We all know that failing to use informal language in a situation that would require it can be awkward, comical or insensitive. This is more a question of manners and taste than it is of mastering language.
The reverse, however, can be disastrous. That would be using coarse and slangy language in situations that require standard English. At best, communication will fail. More likely, the result will be that the wrong message is conveyed: disrespect, perhaps, or maybe the opposite meaning of your words.
For example, if a teen tells her grandmother that the birthday present she sent was “the baddest,” Grandma is unlikely to think that the present made a hit. Curiously, “bad” in the sense of “good” does not use the traditional comparative and superlative of bad (worse, worst), but rather “badder” and “baddest.” This may cause the purists to dig in their heels about accepting “bad-as-good” into the standard lexicon.
In the same vein, the use of “dude” or “bro” in the wrong context or with the wrong person may not convey friendliness, but rather, contempt. “Dude” is thought to come from “Yankee Doodle,” who was a “dandy” (a fancy dresser, as understood in the day), and so “dude” and “dandy” were synonyms for many decades.

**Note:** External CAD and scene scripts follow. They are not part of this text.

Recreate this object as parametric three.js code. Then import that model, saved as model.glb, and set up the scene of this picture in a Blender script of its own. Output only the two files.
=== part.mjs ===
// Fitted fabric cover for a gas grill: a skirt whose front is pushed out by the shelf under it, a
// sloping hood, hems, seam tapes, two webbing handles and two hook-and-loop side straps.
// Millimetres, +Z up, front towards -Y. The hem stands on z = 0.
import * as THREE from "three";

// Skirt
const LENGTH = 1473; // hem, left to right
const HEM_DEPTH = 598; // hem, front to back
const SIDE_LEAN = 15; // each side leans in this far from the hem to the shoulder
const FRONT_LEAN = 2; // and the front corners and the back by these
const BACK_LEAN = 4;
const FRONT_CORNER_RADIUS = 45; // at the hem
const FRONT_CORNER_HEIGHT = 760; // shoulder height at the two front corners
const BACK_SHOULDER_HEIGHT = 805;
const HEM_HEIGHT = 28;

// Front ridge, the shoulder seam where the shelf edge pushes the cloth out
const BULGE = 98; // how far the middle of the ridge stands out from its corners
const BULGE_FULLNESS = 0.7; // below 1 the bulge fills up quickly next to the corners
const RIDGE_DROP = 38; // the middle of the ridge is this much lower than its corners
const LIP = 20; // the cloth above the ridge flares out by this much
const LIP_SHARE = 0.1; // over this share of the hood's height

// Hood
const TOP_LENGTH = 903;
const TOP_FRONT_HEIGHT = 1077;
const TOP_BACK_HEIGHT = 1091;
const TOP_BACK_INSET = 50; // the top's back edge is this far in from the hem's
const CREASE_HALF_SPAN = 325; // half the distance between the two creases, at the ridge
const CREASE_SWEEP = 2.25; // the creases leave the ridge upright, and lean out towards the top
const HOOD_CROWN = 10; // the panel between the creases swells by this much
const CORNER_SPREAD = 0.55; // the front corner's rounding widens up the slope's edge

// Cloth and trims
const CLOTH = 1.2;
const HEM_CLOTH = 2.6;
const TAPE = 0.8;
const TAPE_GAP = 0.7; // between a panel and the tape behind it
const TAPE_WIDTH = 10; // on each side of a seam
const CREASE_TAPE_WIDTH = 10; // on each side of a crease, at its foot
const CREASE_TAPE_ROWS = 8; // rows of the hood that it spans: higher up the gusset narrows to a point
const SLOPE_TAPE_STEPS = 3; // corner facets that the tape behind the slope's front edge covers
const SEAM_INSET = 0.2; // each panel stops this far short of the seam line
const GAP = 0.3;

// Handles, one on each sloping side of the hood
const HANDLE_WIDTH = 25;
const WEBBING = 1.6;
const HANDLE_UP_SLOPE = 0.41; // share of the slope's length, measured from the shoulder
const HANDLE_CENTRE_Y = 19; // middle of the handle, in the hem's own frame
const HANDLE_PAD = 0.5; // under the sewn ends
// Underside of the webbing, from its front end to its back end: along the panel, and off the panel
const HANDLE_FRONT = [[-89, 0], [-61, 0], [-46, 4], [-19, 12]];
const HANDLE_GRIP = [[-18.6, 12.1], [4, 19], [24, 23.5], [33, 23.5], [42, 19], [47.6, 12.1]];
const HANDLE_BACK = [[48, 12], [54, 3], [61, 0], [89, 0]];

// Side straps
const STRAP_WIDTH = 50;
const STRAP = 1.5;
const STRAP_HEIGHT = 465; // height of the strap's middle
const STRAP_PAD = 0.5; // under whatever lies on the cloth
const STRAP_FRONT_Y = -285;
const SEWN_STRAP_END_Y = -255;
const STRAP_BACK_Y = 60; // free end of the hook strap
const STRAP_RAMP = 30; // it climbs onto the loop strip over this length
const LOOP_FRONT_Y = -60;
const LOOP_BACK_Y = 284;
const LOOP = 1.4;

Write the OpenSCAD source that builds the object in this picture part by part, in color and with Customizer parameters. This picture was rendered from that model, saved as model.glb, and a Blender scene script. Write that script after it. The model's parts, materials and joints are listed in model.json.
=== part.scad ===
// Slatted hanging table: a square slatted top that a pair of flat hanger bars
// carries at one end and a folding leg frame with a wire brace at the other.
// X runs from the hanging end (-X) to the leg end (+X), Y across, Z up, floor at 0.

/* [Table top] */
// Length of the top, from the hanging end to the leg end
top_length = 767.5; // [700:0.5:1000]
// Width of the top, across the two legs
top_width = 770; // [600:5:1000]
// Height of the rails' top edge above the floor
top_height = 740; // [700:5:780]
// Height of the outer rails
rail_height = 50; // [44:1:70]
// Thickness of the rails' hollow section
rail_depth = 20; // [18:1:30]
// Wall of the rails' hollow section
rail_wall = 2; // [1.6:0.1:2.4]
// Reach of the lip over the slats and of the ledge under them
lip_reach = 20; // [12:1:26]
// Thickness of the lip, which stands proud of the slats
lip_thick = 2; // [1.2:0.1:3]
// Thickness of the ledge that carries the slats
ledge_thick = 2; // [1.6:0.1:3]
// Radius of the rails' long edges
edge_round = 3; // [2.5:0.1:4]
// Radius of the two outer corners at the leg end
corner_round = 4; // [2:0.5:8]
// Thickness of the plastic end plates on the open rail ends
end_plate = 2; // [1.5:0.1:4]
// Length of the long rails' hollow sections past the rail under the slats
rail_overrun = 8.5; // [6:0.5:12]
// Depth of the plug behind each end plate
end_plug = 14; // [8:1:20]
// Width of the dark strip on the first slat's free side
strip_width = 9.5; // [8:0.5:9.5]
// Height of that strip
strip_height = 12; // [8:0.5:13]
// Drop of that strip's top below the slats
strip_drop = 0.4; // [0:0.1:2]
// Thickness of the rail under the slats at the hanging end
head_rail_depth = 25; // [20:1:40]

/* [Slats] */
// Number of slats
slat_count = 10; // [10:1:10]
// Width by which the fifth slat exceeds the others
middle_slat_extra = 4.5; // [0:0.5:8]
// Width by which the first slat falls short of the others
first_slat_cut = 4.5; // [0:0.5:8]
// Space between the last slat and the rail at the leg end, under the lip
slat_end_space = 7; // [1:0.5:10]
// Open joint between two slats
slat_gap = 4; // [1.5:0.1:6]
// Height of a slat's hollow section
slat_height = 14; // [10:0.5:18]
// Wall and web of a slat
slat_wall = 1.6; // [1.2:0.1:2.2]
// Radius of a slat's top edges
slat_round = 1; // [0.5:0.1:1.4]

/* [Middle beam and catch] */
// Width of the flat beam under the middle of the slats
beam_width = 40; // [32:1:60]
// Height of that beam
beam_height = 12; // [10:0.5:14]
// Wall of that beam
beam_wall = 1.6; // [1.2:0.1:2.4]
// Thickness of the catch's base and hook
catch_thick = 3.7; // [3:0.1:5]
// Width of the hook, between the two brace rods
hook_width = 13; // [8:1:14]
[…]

It equally could have arrived via Scots erse, in which “duddies” were clothes (and gave us the term “duds”). It came to be known as a “city slicker” in the era of the dude ranches. Increasingly, it has come to mean “guy” or “nondescript male person.” Men who cultivate their own dignity usually find it offensive when applied to them.

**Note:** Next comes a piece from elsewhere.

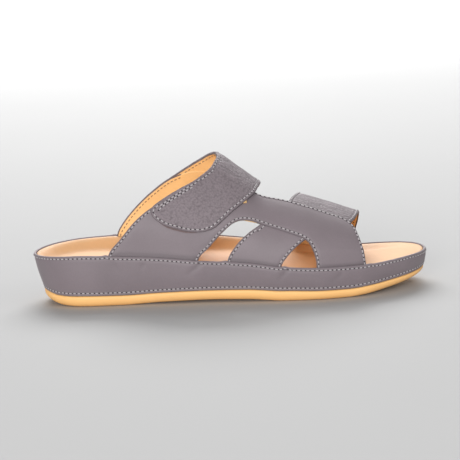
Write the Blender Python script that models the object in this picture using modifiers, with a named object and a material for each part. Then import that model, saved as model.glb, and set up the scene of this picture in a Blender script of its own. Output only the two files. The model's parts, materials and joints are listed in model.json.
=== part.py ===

It would seem that the slang rules are not only correct, but fairly simple:
- Don’t use slang when you are trying to speak a middle- or high-level form of English.

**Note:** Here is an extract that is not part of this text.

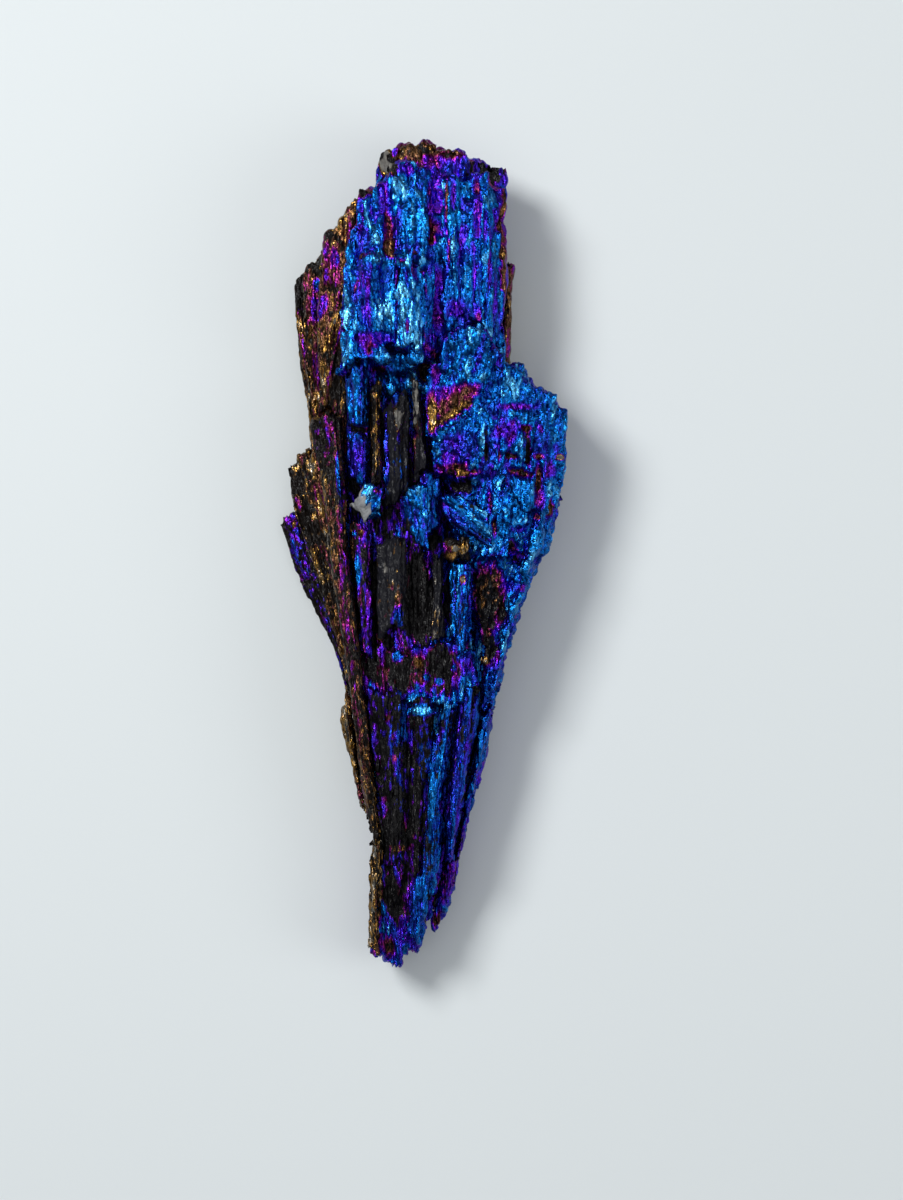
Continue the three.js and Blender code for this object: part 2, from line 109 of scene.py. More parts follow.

- Slang should be avoided in any sort of formal writing, except in drafting dialogue or when quoting someone.
The main problem is that one generation’s slang is another generation’s standard usage. The word “cool,” for example, has meant more than a temperature reference for generations. In the 1930’s it was a jazz term for a musical style. In the 1950’s it meant something like “fascinatingly counter-culture” à la James Dean or later, “the Fonz.” In the last few decades it has come to mean “OK,” as in “I’m cool with that.” It is an almost universal, bland and non-committal response to another person’s remark: “I got an A in history”; response: “Cool.” “Cool” also means something like “cute and fashionable” when applied to clothing. So, when is it “cool” to use “cool” in standard English writing? There can be no official answer. Much depends on how one sizes up the target audience. It may even be acceptable in high-level corporate boardrooms, but in informal usage it is surely OK.
“Awesome,” another word like “cool,” has really made the rounds. It started out as “awful,” meaning awe-inspiring, in the way that words like “playful” and “useful” employ the same suffix. Somehow “awful” evolved into “bad” or “very” (when used as an adverb). So “awesome” made its debut, to fill the void. The usage did not stay put for long: it quickly evolved from “awe-inspiring” into a term vaguely the equivalent of “super-good.” The word has been used in some respectable places: Christian hymnals and presidential speeches. Is it too soon to let it graduate from slang to standard speech? It’s hard to say . . .
In the same vein, the word “incredible” is used in a slangy way to mean “very good” instead of “not worthy of belief.” Try to avoid this, as it can lead you into odd outcomes, like the Vacation Bible School poster placed in front of a local church, declaring, “Jesus is incredible!” Really? Wouldn’t they rather declare that He is “highly credible”?
It’s obvious that there are no hard and fast rules about the use of slang. Like everything else in the subject of “level of speech,” it’s a question of feeling, a matter of knowing what is appropriate and what is not. It is more like manners than grammar.